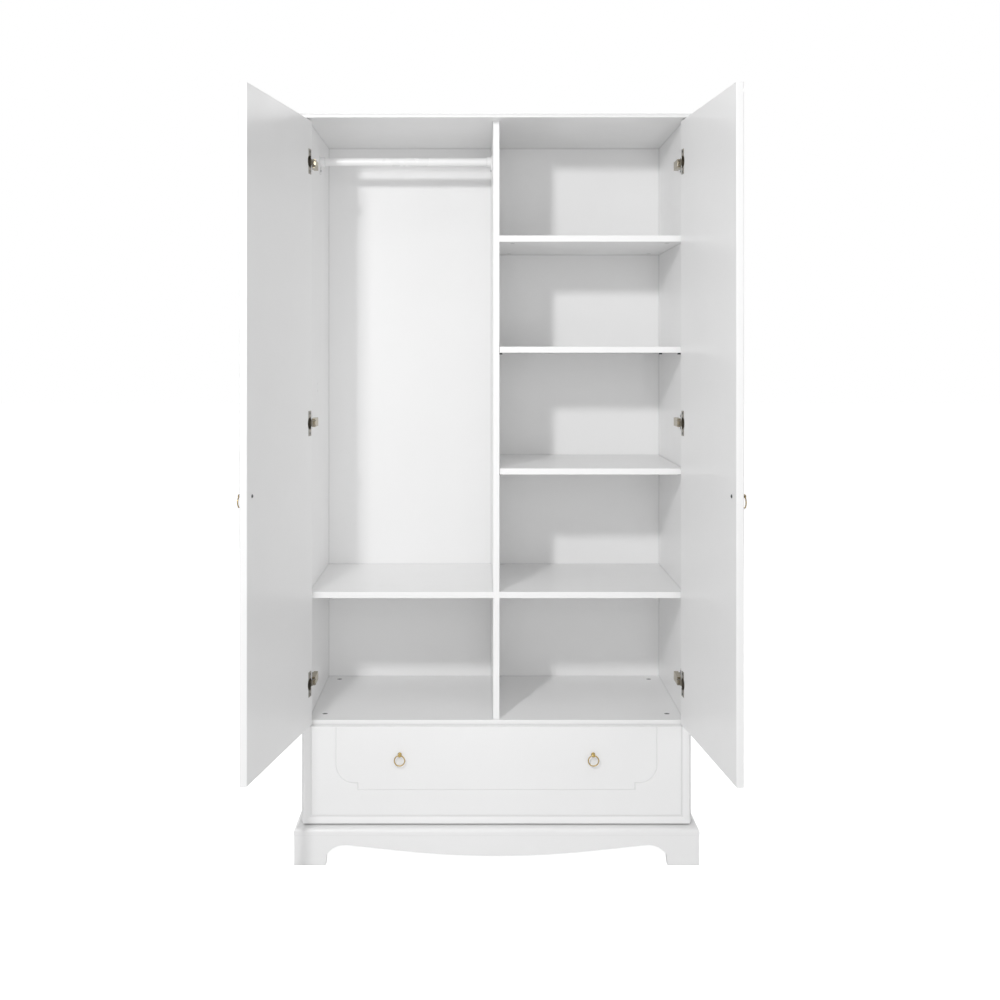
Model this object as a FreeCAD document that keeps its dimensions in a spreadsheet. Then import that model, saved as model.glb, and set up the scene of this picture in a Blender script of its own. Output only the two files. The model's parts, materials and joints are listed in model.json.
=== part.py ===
import FreeCAD, Part
import math
import os
import re

import Sketcher

# A free-standing two-door wardrobe in white lacquered board, 1946 mm tall.
# It stands against a wall: the origin is where the middle of its back meets
# the floor, +Z is up, the front faces -Y and +X is to the right of a person
# who looks at the front. Every size is in millimetres.
# The doors are modelled standing open, the drawer shut and the rings hanging.

DIMENSIONS = {
    # Carcass
    "body_width": 1020,
    "body_depth": 492,
    "body_top": 1934,
    "side_thick": 18,
    "divider_thick": 16,
    "shelf_thick": 16,
    "shelf_setback": 8,
    "shelf_play": 1,
    "deck_top": 363,
    "fixed_shelf_top": 697,
    "upper_shelf_top": 1633.5,
    "back_reach": 466,
    "back_thick": 4,
    "back_groove": 6,
    "sheet_gap": 0.25,
    "groove_play": 0.5,
    # Top board, base board and plinth
    "overhang_side": 15,
    "overhang_front": 48,
    "top_thick": 12,
    "top_round": 8,
    "base_thick": 16,
    "base_round": 9,
    "base_top": 95,
    "plinth_thick": 18,
    "plinth_inset": 1,
    "foot_width": 82,
    "foot_lean": 3,
    "arch_radius": 58,
    "arch_peak": 52,
    "arch_peak_side": 132,
    "arch_middle": 24,
    "arch_slope": 6,
    "block_side": 40,
    "block_high": 60,
    "block_high_front": 26,
    # Shelf pins, cam locks and the pilot holes for a second rail
    "pin_radius": 2.5,
    "pin_deep": 8,
    "pin_reach": 9,
    "pin_top": 1323,
    "pin_pitch": 64,
    "pin_rows": 8,
    "pin_step_lower": 5,
    "pin_front": 52,
    "pin_rear": 406,
    "cam_radius": 7.5,
    "cam_deep": 12,
    "cam_sink": 0.5,
    "cam_side": 36,
    "cam_front": 61,
    "cam_rear": 430,
    "pilot_radius": 2,
    "pilot_deep": 8,
    "pilot_front": 190,
    "pilot_high": 1239,
    "pilot_pitch": 19,
    "pilot_rows": 2,
    "peg_play": 0.1,
    # Hanging rail
    "rail_radius": 11,
    "rail_wall": 1.2,
    "rail_drop": 73,
    "rail_front": 245,
    "rail_play": 0.15,
    "rail_end_play": 0.3,
    "socket_radius": 14,
    "socket_long": 14,
    "flange_thick": 2.5,
    "flange_half": 13,
    "flange_down": 33,
    "flange_up": 15,
    "flange_screw": 25,
    # Doors
    "front_width": 1009,
    "front_thick": 18,
    "front_gap": 3,
    "front_round": 2.5,
    "door_low": 353.5,
    "door_high": 1931,
    "left_open": 99.6,
    "right_open": 95.2,
    "axis_side": 8.8,
    "axis_front": 16,
    # Moulding and scribed line on the fronts
    "mould_flat": 9,
    "mould_wide": 18,
    "mould_deep": 2,
    "mould_groove": 4,
    "mould_floor": 3.2,
    "mould_slope": 1.5,
    "line_side": 86.5,
    "line_end": 89,
    "line_step": 18,
    "line_arc": 47,
    "line_ledge": 10,
    "line_half": 1.5,
    "line_deep": 1.5,
    # Concealed hinges
    "hinge_low": 465,
    "hinge_middle": 1142,
    "hinge_high": 1822,
    "cup_edge": 22.5,
    "cup_radius": 17.4,
    "cup_inner": 16.3,
    "cup_deep": 11.5,
    "bore_radius": 17.5,
    "bore_deep": 12,
    "cup_flange_high": 65,
    "cup_flange_wide": 21,
    "cup_flange_thick": 1.2,
    "cup_screw_pitch": 52,
    "cup_screw_head": 1,
    "plate_front": 37,
    "plate_wing": 45,
    "plate_wide": 12,
    "plate_thick": 2.5,
    "plate_long": 44,
    "plate_body": 18,
    "plate_tall": 6,
    "plate_screw_pitch": 32,
    "arm_back": 62,
    "arm_nose": 1,
    "arm_high": 22,
    "arm_thick": 11.7,
    "arm_sheet": 1.5,
    "nose_out": 8,
    "nose_near": 11,
    "nose_far": 19,
    "nose_high": 10,
    "pivot_side": 17.3,
    "pivot_front": 6.5,
    "pivot_pin": 1.5,
    "pivot_eye": 1.6,
    "link_long": 18,
    "link_fork": 12,
    "link_high": 15,
    "link_gap": 10.6,
    "link_thick": 3,
    "link_boss": 2.8,
    "link_closed": 182,
    "link_ratio": 0.617,
    # Ring pulls
    "pull_edge": 35,
    "pull_high": 1001,
    "drawer_pull": 252,
    "drawer_pull_high": 279,
    "rose_radius": 5.5,
    "rose_thick": 2,
    "neck_radius": 2.4,
    "ball_radius": 4.75,
    "ball_out": 11,
    "eye_radius": 2.5,
    "ring_radius": 13.4,
    "wire_radius": 1.6,
    "screw_hole": 2.4,
    "screw_shank": 2,
    "screw_head": 4.5,
    "head_thick": 2.5,
    # Drawer
    "drawer_low": 98,
    "drawer_high": 351,
    "box_low": 117,
    "box_high": 297,
    "box_deep": 450,
    "box_side": 15,
    "box_back": 15,
    "box_bottom": 5,
    "box_groove": 6,
    "bottom_lift": 12,
    # Ball-bearing slides
    "slide_wide": 12.7,
    "slide_half": 22.5,
    "slide_high": 200,
    "slide_front": 6,
    "slide_long": 440,
    "slide_sheet": 1.2,
    "slide_gap": 0.8,
    "slide_lip": 3,
    # Wood screws
    "wood_head": 3.6,
    "wood_head_thick": 2,
    "wood_shank": 1.8,
    "wood_long": 11,
    "screw_play": 0.2,
    # How far a cut runs past an edge, and how far its section stands out of a face
    "cut_beyond": 5,
    "cut_proud": 1,
}

# How near an edge must lie to a plane to count as on it.
ON_PLANE = 0.01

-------

● WHAT IS ASKED:
Please write out the material word for word from its first line through the line holding "# The doors", including both, and no line past it.

● ANSWER TO THE EXERCISE:
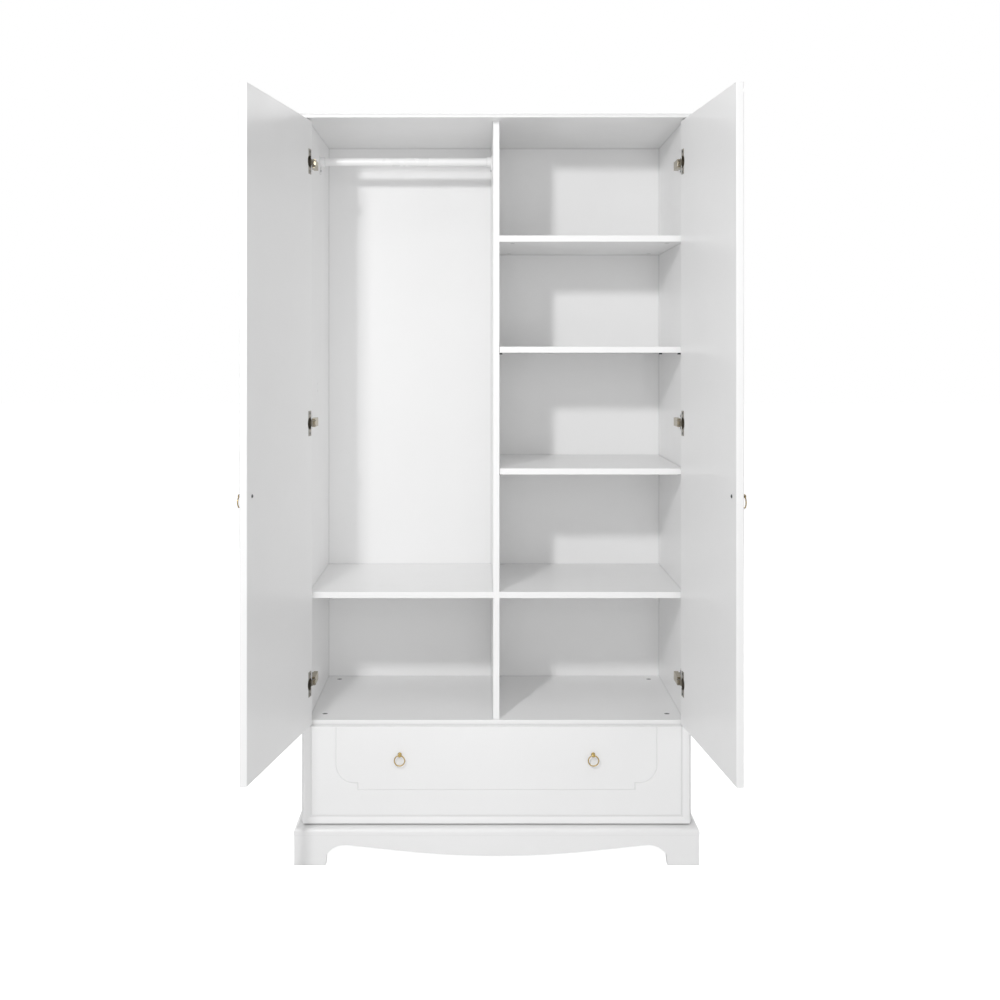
Model this object as a FreeCAD document that keeps its dimensions in a spreadsheet. Then import that model, saved as model.glb, and set up the scene of this picture in a Blender script of its own. Output only the two files. The model's parts, materials and joints are listed in model.json.
=== part.py ===
import FreeCAD, Part
import math
import os
import re

import Sketcher

# A free-standing two-door wardrobe in white lacquered board, 1946 mm tall.
# It stands against a wall: the origin is where the middle of its back meets
# the floor, +Z is up, the front faces -Y and +X is to the right of a person
# who looks at the front. Every size is in millimetres.
# The doors are modelled standing open, the drawer shut and the rings hanging.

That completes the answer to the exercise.